Not so trivial! I re-read the whole comment after seeing the “/s” to make sure I wasn’t being bamboozled. Seriously though, thanks Scott!
“we do not have any components or code authored by people at any of the mentioned companies.” I wouldn’t have attested to that. We really have no way of knowing for certain. This is NASA’s burden not yours. On any open source project you could have, for example, Huawei developers contributing and there’s nothing wrong with that.
@Ray: You left out the “Me knowingly” prefix. I spoke the truth. I don’t know of any code in curl written by an employee of those companies. That doesn’t mean that we can’t have such code as we have a lot of code contributed anonymously and pseudonymously.
Further: if engineers from one of those companies would step forward and contribute good code to curl tomorrow, I will not have any problems to accept it. Code doesn’t have country borders.
“Me knowingly” isn’t how one would say that (it doesn’t even make sense); the phrase you want is “to the best of my knowledge and belief”.
Didn’t the brits had some raspberry pi on the ISS? They usually run with Debian based distribution… given how deeply curl is use din getting stuff working on those distributions, I would bet that curl was already on the ISS.
Yes!
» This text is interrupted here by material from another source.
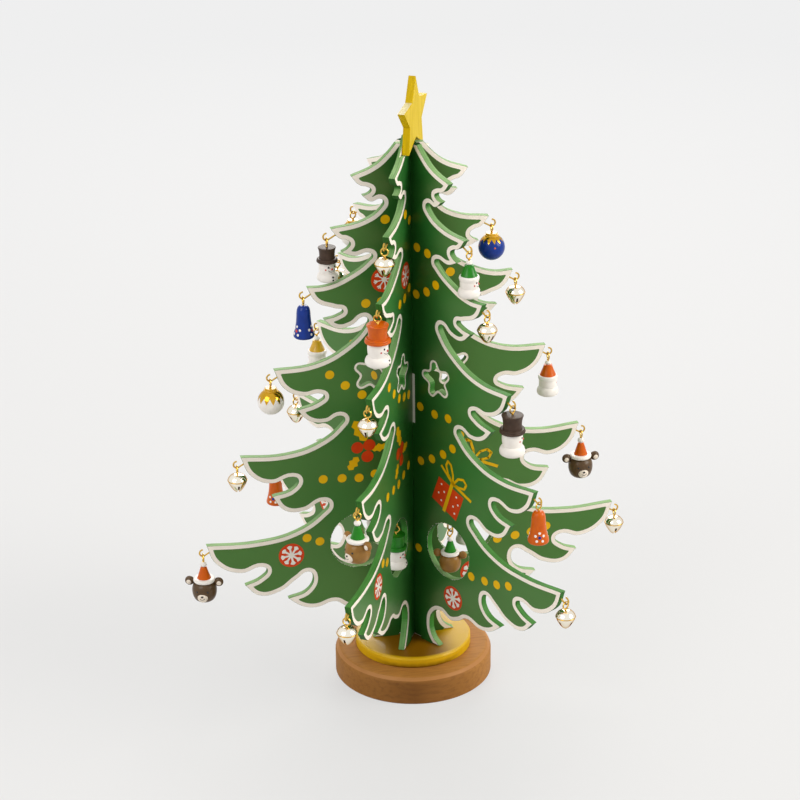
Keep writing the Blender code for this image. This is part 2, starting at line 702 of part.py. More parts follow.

People have claimed many times that there have been (are?) both Ubuntu and Windows 10 installations used on the ISS, and why not Raspberry Pis, and if that is true then surely one or more of them have most likely had curl installed and perhaps even used.
I would how ever prefer to have it clarified and verified in clearer terms than that!
The keyword to search is Astro-pi it is an ESA project.
That’s really, really cool. So now, what about Area 51? Do do use curl there too?
I’m more curious about how NASA would have responded to this if Huawei had been involved in the development of the open source project. For example, Huawei has already participated in the development of the Linux kernel and made a lot of commits.